Microsoft released a Security Advisory yesterday(1) which impacts Internet Explorer versions 6 through 11, taking advantage of a vulnerability in Flash.  The Microsoft advisory notes  that “The vulnerability is a remote code execution vulnerability. … The vulnerability may corrupt memory in a way that could allow an attacker to execute arbitrary code in the context of the current user within Internet Explorer. An attacker could host a specially crafted website that is designed to exploit this vulnerability through Internet Explorer and then convince a user to view the website.” 

This exploit is currently being seen in limited attacks at this time against versions IE9-IE11, according to the security vendor Fireeye(2), who is working with MS at this time.  At the time of this writing, a patch is not yet available.

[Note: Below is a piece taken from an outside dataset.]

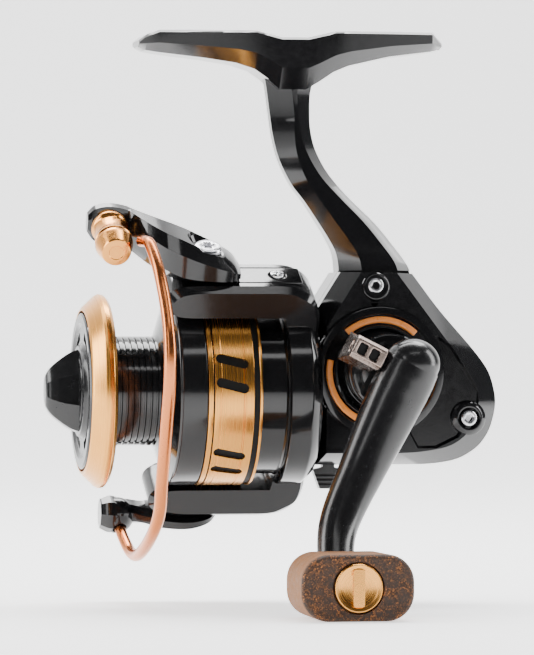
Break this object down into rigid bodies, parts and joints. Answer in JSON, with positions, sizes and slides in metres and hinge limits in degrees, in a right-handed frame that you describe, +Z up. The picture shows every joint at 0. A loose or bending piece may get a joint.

Actions to take to limit the impact of the vulnerability:

- Install EMET . According to Fireeye's testing, EMET 4.1 and 5 do break the exploit.

- Disable Flash . Note that IE 10 and later on Windows 8 do include Flash. But you can still disable it. This is an IE vulnerability but Flash is needed to exploit it and bypass some of the protection techniques implemented in newer versions of IE/Windows.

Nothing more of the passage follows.